For children the foundation organises structured activities — games, educational programmes and communal events designed to recreate fragments of normal life. These are not trivial interventions. In a city where schooling has been repeatedly disrupted and air raid sirens punctuate daily existence, such initiatives form a fragile bridge between war and the possibility of a future. They are, in effect, a form of social reconstruction conducted in real time.

The organisation’s engagement with internally displaced persons reveals the scale of the challenge. Thousands have passed through her orbit — individuals who have lost homes, employment and often family members. Chernova Kalyna does not merely distribute aid; it attempts to catalogue need, to understand the particular circumstances of each household, and to deliver targeted assistance. This administrative function — mundane on its face — is in fact critical in a context where state systems are overwhelmed or disrupted.

There is also a notable reciprocity in her model. Displaced persons are not treated solely as beneficiaries, but frequently become volunteers themselves — weaving camouflage nets, assisting in kitchens, or participating in community programmes. In this way, the organisation mitigates one of the most corrosive effects of displacement: the loss of agency. To contribute, even in small ways, is to reclaim a measure of dignity.

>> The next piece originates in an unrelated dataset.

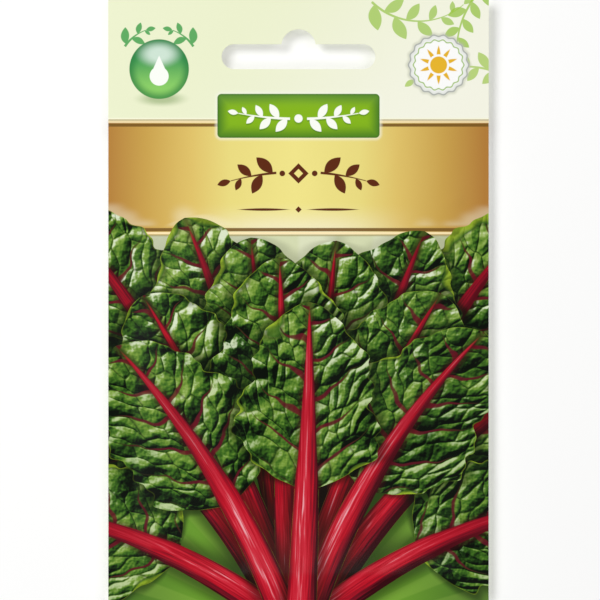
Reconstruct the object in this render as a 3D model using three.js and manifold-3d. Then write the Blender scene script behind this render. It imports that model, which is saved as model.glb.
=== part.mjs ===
// A garden seed packet: a flat paper sachet with a hang slot, filled with loose seed clusters.
// Two paper sheets lie face to face and swell apart over the seeds. A thin seal film joins them round all four
// edges and over the whole header.
// The packet lies on its back: +X is its width, +Y runs up to the header, and +Z comes out of its front.
// Millimetres. The origin is on the surface it lies on, under the middle of its outline.
import * as THREE from "three";
import { mergeVertices } from "three/addons/utils/BufferGeometryUtils.js";
import Module from "manifold-3d";

const wasm = await Module();
wasm.setup();

// Driving dimensions
const WIDTH = 101; // across the packet
const HEIGHT = 160; // bottom edge to top edge
const PAPER = 0.15; // one coated paper sheet
const SIDE_SEAL = 6.5; // sealed margin at each side
const BOTTOM_SEAL = 7; // sealed margin at the bottom
const HEADER = 33; // sealed height at the top, which carries the hang slot
const FILM = 0.12; // seal film between the sheets
const FILM_CLEARANCE = 0.02; // film to paper, on each face
const BACK_DROP = 3; // the sealed margin's underside stands this far above the resting surface
const BACK_FULL = 4.2; // how far the filled back would swell if nothing pressed it flat
const FRONT_RISE = 2.9; // how far the filled front swells
const PLATEAU = { start: 0.27, end: 0.5 }; // fullest stretch, as shares of the pocket's height
const FOOT_SWELL = 2.2; // how steeply the pocket swells from its bottom seal
const SIDE_SWELL = 2.4; // how steeply it swells from its side seals

// Hang slot: a rounded bar with a round peg seat in the middle of its upper side
const SLOT_WIDTH = 40.8;
const SLOT_HEIGHT = 6.6;
const SLOT_BELOW_TOP = 15.4; // packet's top edge to the bar's middle line
const PEG_SEAT_RADIUS = 4.6;
const PEG_SEAT_BELOW_TOP = 12.75; // packet's top edge to the peg seat's centre
const SLOT_STEPS = 8; // straight pieces in each quarter circle

// Seed clusters, strewn in one loose layer
const SEED_RADIUS = 2.6;
const SEED_PITCH = 4.5;
const SEED_PATCH = { x: 27, y: 26, centreY: -27 }; // half axes and middle of the oval that they cover
const SEED_LIFT = 0.1; // lowest seed to the back sheet
const SEED_SCATTER = 0.5; // how far a seed strays from its place, across its whole range
const SEED_FLATNESS = 0.78; // a seed's height to its width
const SEED_KNOBS = { least: 0.94, range: 0.2 }; // a seed's corners, as shares of its radius
const SEED_DRAW = 4; // start of the random numbers that shape and strew the seeds

const TOP = HEIGHT / 2;
const SIDE = WIDTH / 2;
const FILL_SIDE = SIDE - SIDE_SEAL;
const FILL_BOTTOM = -TOP + BOTTOM_SEAL;
const FILL_TOP = TOP - HEADER;
const BACK_INSIDE = BACK_DROP + PAPER; // the back sheet's inner face at the margin
const FRONT_INSIDE = BACK_INSIDE + FILM + 2 * FILM_CLEARANCE; // the front sheet's inner face at the margin

// How full the packet is at (x, y): 0 on the sealed margin, 1 over the plateau
function fullness(x, y) {
  const across = Math.abs(x) / FILL_SIDE;
  const along = (y - FILL_BOTTOM) / (FILL_TOP - FILL_BOTTOM);
  if (across >= 1 || along <= 0 || along >= 1) return 0;
  const { start, end } = PLATEAU;
  let lengthwise = 1;
  if (along < start) lengthwise = 1 - (1 - along / start) ** FOOT_SWELL;
  if (along > end) lengthwise = (1 + Math.cos((Math.PI * (along - end)) / (1 - end))) / 2;
  return (1 - across ** SIDE_SWELL) * lengthwise;
}

const backOutside = (x, y) => BACK_DROP - Math.min(BACK_DROP, BACK_FULL * fullness(x, y));
const frontInside = (x, y) => FRONT_INSIDE + FRONT_RISE * fullness(x, y);

// Grid lines, close together where the paper curves most
const halfColumns = [0, 9, 18, 26, 32, 37, 41, FILL_SIDE, SIDE];
const columns = [...halfColumns.slice(1).reverse().map((x) => -x), ...halfColumns];
const rows = [-TOP, FILL_BOTTOM, -69, -64, -58, -50, -40, -28, -14, -4, 6, 15, 24, 33, 41, FILL_TOP, TOP];

// A closed solid of a merged geometry
function solidOf(geometry) {
  const bare = geometry.clone();
  bare.deleteAttribute("normal");
  bare.deleteAttribute("uv");
  const merged = mergeVertices(bare, 1e-4);
  return new wasm.Manifold(
    new wasm.Mesh({
      numProp: 3,
      vertProperties: new Float32Array(merged.attributes.position.array),
      triVerts: new Uint32Array(merged.index.array),
    }),
  );
}

function geometryOf(solid) {
  const mesh = solid.getMesh();
  const geometry = new THREE.BufferGeometry();
  geometry.setAttribute("position", new THREE.BufferAttribute(mesh.vertProperties, 3));
  geometry.setIndex(new THREE.BufferAttribute(mesh.triVerts, 1));
  geometry.computeVertexNormals();
  return geometry;
}

// One sheet: a grid of points on its lower face, the same grid one paper thickness up, and walls round it
function sheetGeometry(lowerFace) {
  const points = [];
  for (const lift of [0, PAPER])
    for (const y of rows) for (const x of columns) points.push(x, y, lowerFace(x, y) + lift);
  const layer = rows.length * columns.length;
  const at = (row, column, upper) => upper * layer + row * columns.length + column;
  const faces = [];
  const quad = (a, b, c, d) => faces.push(a, b, c, a, c, d);
  const lastRow = rows.length - 1;
  const lastColumn = columns.length - 1;
  for (let r = 0; r < lastRow; r++)
    for (let c = 0; c < lastColumn; c++) {
      quad(at(r, c, 1), at(r, c + 1, 1), at(r + 1, c + 1, 1), at(r + 1, c, 1));
      quad(at(r, c, 0), at(r + 1, c, 0), at(r + 1, c + 1, 0), at(r, c + 1, 0));
    }
  for (let c = 0; c < lastColumn; c++) {
    quad(at(0, c, 0), at(0, c + 1, 0), at(0, c + 1, 1), at(0, c, 1));
    quad(at(lastRow, c + 1, 0), at(lastRow, c, 0), at(lastRow, c, 1), at(lastRow, c + 1, 1));
  }
  for (let r = 0; r < lastRow; r++) {
    quad(at(r + 1, 0, 0), at(r, 0, 0), at(r, 0, 1), at(r + 1, 0, 1));
    quad(at(r, lastColumn, 0), at(r + 1, lastColumn, 0), at(r + 1, lastColumn, 1), at(r, lastColumn, 1));
  }
  const geometry = new THREE.BufferGeometry();
  geometry.setAttribute("position", new THREE.Float32BufferAttribute(points, 3));
  geometry.setIndex(faces);
  return geometry;
}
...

Chernova Kalyna’s work extends beyond immediate relief into longer-term recovery. Its broader mission encompasses rehabilitation, education and even cooperation with European institutions to facilitate access to training and healthcare systems abroad. This reflects a recognition that war is not a discrete event but a prolonged condition, requiring sustained interventions that bridge emergency response and societal rebuilding.

An unusual but revealing aspect of its work is the inclusion of animals within its humanitarian framework. Projects aimed at caring for abandoned pets and strays acknowledge a truth often overlooked in conflict analysis — that the destruction of war extends to all forms of life, and that compassion, to be coherent, must be comprehensive. 

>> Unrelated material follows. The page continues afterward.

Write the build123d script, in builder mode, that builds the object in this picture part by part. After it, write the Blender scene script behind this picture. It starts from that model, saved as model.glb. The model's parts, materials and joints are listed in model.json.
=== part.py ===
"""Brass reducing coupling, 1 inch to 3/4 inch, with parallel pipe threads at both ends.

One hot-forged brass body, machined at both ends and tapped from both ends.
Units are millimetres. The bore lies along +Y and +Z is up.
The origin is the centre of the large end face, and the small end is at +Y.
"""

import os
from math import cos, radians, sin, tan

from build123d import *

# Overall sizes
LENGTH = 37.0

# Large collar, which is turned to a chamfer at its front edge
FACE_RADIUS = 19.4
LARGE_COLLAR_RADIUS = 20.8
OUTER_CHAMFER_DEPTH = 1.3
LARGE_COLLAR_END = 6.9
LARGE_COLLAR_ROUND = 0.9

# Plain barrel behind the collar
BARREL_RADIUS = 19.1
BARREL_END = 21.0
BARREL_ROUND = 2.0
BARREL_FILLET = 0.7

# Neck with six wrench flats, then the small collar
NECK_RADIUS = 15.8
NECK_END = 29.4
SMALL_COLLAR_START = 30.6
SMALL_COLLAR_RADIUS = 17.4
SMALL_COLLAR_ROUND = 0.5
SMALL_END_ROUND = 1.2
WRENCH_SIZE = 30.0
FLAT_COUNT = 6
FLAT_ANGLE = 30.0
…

To understand Chernova Kalyna fully, one must also consider the symbolism of her name. “Chervona Kalyna” — the red viburnum — is deeply embedded in Ukrainian cultural consciousness, associated with resilience, sacrifice and national identity. The choice is not incidental. It situates the organisation within a broader historical narrative of endurance, linking contemporary humanitarian work to centuries of cultural memory.

What emerges, then, is not simply a charitable foundation but a microcosm of Ukrainian civil society under conditions of total war. It operates where the state cannot always reach, adapts faster than formal institutions, and embodies a form of civic patriotism that is neither ideological nor performative but practical and immediate.

There is a tendency, in discussions of the war in Ukraine, to focus upon military developments — the movement of brigades, the supply of weapons, the shifting geometry of the front. These are of course essential. But they are only one dimension of the conflict. Beneath them lies another struggle: the effort to sustain life, community and meaning in the midst of destruction.

In that quieter struggle, organisations like Chernova Kalyna are indispensable. They do not win battles in the conventional sense. Yet without them, the society for which those battles are fought would gradually erode.

Kharkiv, battered but unbroken, is sustained not only by its defenders at the front, but by its citizens behind it — cooking, organising, comforting, rebuilding. In the basement where Chernova Kalyna began, one finds a simple truth about this war: survival is not an abstraction. It is a daily act, repeated thousands of times, by people who refuse to allow their country to collapse into despair.